The 16th and 19th specifications of error relate to evidence which affected only the defendant Stevens, relating to statements which he had made as to the standing of the companies. It was clearly established by other evidence that this appellant had made like representations. The evidence admitted under these specifications was offered for the purpose only of showing that Stevens was a party to the combination and its admission worked no injury to this appellant’s case. The specifications are .overruled.
The questions raised by the specifications of error which refer to the so-called second and third counts of *426the indictment have become immaterial. The appellant was convicted on all the counts of the indictment, the first count is undoubtedly good and conviction on that count is sufficient to sustain the sentence imposed by the court below, and the specifications of error must be dismissed.

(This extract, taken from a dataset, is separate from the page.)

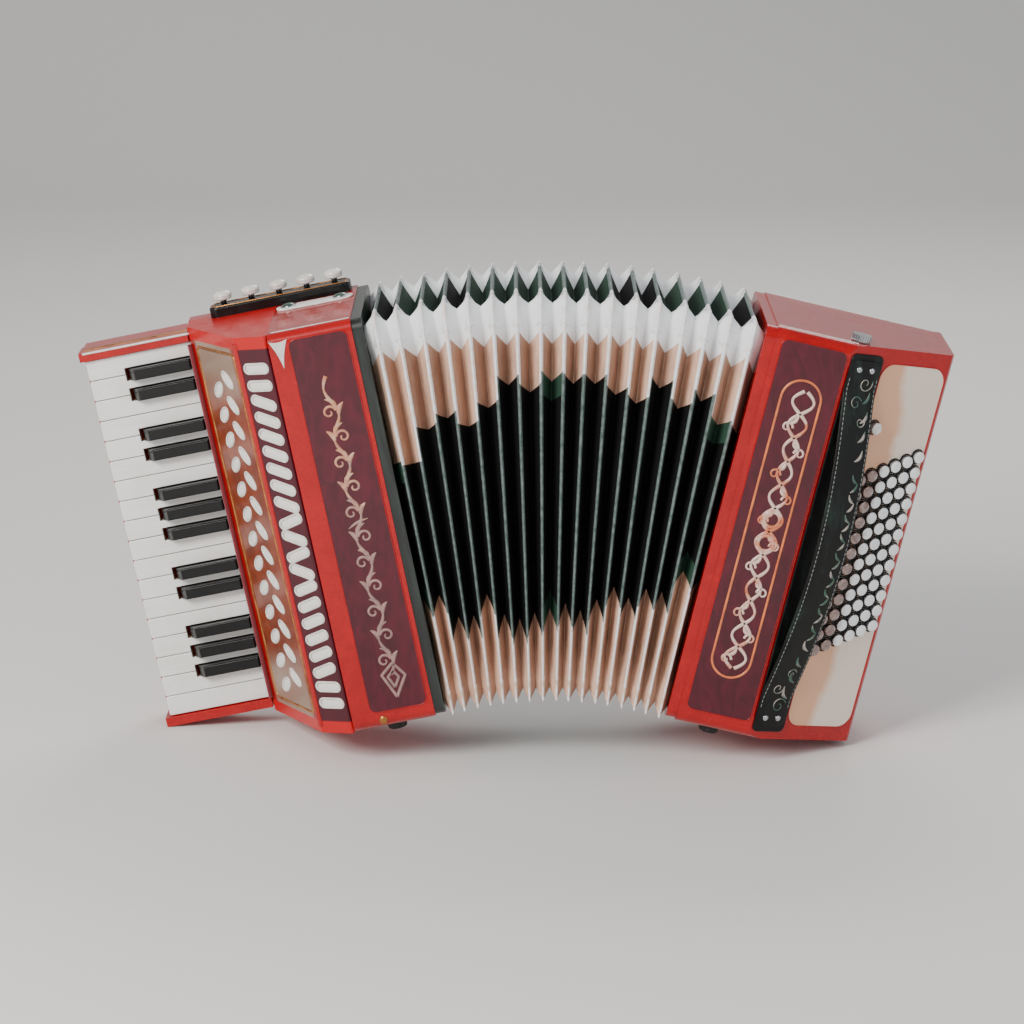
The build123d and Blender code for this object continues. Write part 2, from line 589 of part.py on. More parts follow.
BASS_BOARD_X = BASS_OUT - 20  # middle of the board that carries the bass reed blocks
BASS_BLOCK_WIDE, BASS_BLOCK_TALL = 18.0, 240.0
BASS_BLOCK_X = BASS_BOARD_X - SOUNDBOARD_THICK / 2 - REED_BLOCK_DEEP / 2
with BuildPart() as bass_reed_block:
    with Locations((BASS_BOARD_X, 0, HEIGHT / 2)):
        Box(SOUNDBOARD_THICK, DEPTH - 2 * WALL - 0.4, HEIGHT - 2 * WALL - 0.4)
    with Locations(*[(BASS_BLOCK_X, y, HEIGHT / 2) for y in (-40, 0, 40)]):
        Box(REED_BLOCK_DEEP, BASS_BLOCK_WIDE, BASS_BLOCK_TALL)
keep(bass_reed_block.part, "bass_reed_block", "bass")

RACK_TALL, RACK_POST, RACK_DEEP, RACK_LEVER_DEEP = 250.0, 3.0, 16.0, 8.0
RACK_POSTS = (BOARD_MID - 28, BOARD_MID + 22)
LEVER_HEIGHTS = [BUTTONS_MID + (row - (BASS_ROWS - 1) / 2) * ROW_PITCH for row in range(BASS_ROWS)]
with BuildPart() as bass_lever_rack:
    with BuildSketch(END_FACE.offset(-2 * BUTTON_SUNK)):
        with Locations(*[(x, BUTTONS_MID) for x in RACK_POSTS]):
            Rectangle(RACK_POST, RACK_TALL)
    extrude(amount=-RACK_DEEP)
    with BuildSketch(END_FACE.offset(-2 * BUTTON_SUNK - 4)):
        with Locations(*[(sum(RACK_POSTS) / 2, height) for height in LEVER_HEIGHTS]):
            Rectangle(RACK_POSTS[1] - RACK_POSTS[0], RACK_POST)
    extrude(amount=-RACK_LEVER_DEEP)
keep(bass_lever_rack.part, "bass_lever_rack", "bass")
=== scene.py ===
import json
import math

import bpy
import numpy as np
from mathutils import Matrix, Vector


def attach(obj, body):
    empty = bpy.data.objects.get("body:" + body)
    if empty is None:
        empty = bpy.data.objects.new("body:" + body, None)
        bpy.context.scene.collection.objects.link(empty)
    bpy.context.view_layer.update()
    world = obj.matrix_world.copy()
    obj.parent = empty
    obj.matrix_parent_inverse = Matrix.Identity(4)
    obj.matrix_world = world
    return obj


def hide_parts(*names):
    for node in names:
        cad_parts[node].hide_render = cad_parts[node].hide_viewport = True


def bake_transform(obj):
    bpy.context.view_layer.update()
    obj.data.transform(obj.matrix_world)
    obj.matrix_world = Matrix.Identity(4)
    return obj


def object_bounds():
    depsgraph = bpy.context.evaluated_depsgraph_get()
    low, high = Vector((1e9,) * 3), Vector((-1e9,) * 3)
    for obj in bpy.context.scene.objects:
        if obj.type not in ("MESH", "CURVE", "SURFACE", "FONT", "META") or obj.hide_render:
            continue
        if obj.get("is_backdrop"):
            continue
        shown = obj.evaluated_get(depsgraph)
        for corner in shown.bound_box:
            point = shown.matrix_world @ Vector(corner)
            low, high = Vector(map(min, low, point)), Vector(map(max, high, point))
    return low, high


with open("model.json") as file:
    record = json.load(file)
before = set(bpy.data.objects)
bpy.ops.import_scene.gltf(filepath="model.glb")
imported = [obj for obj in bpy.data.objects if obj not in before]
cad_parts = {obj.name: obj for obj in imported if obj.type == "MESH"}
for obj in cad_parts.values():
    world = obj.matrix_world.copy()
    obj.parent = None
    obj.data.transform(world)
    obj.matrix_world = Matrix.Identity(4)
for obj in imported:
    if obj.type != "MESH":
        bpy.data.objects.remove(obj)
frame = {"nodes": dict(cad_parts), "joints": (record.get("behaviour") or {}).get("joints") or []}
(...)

The twentieth specification of error is based upon the refusal of the court to withdraw a juror and continue the case because of certain language used by the district attorney in his closing argument to the jury. In disposing of a motion of this character the court below exercises a discretion which is reviewable only for abuse. There may be instances where the refusal to withdraw a juror because of an objectionable remark of the district attorney would be, in all the circumstances, an abuse of discretion, but the remarks complained of in the present case are not of that nature and it may be fairly held that they were called out by the appellant’s counsel, who it is admitted had said “The Commonwealth is bound to prove its case; we are not bound to prove our innocence ; and the fact that they took five days and a half to present their case, and we took one hour, shows to you, gentlemen of the jury, that they must have considered that they had a very hard job on hand.” This language upon the part of defendant’s counsel invited a retort in kind and the language of the district attorney in that retort is the subject of the complaint under this specification of error. What was' said by our Brother Orlady in Commonwealth v. Sarves, 17 Pa. Superior Ct. 407, is applicable in this instance: “While the printed record indicates that in the contest before the jury excessive earnestness on the part of contending counsel was displayed, and expressions of doubtful professional propriety were used, yet it is not clear that the manner of trial injuriously affected the defendant. Such forensic displays rarely affect the deliberate judgment of a jury, and in this case they were conducted under the supervision of the trial judge, who fully guarded the *427rights of the defendant in a temperate and impartial charge.” The court below was in better position to know than we are whether the remarks were likely to have a prejudicial effect, an effect which could only be counteracted by allowing the motion. Upon a full view of the charge of the court, which followed these alleged objectionable remarks, and of the evidence in the case, we are unable to conclude that there was such abuse of discretion as requires a retrial of the case: Commonwealth v. Shields, 50 Pa. Superior Ct. 1.
The judgment is affirmed, and it is ordered that the defendant, the appellant, appear in the court below at such time as he may be there called, and that he be by that court committed until he has complied with the sentence, or any part of it, that had not been performed at the time this appeal was made a supersedeas.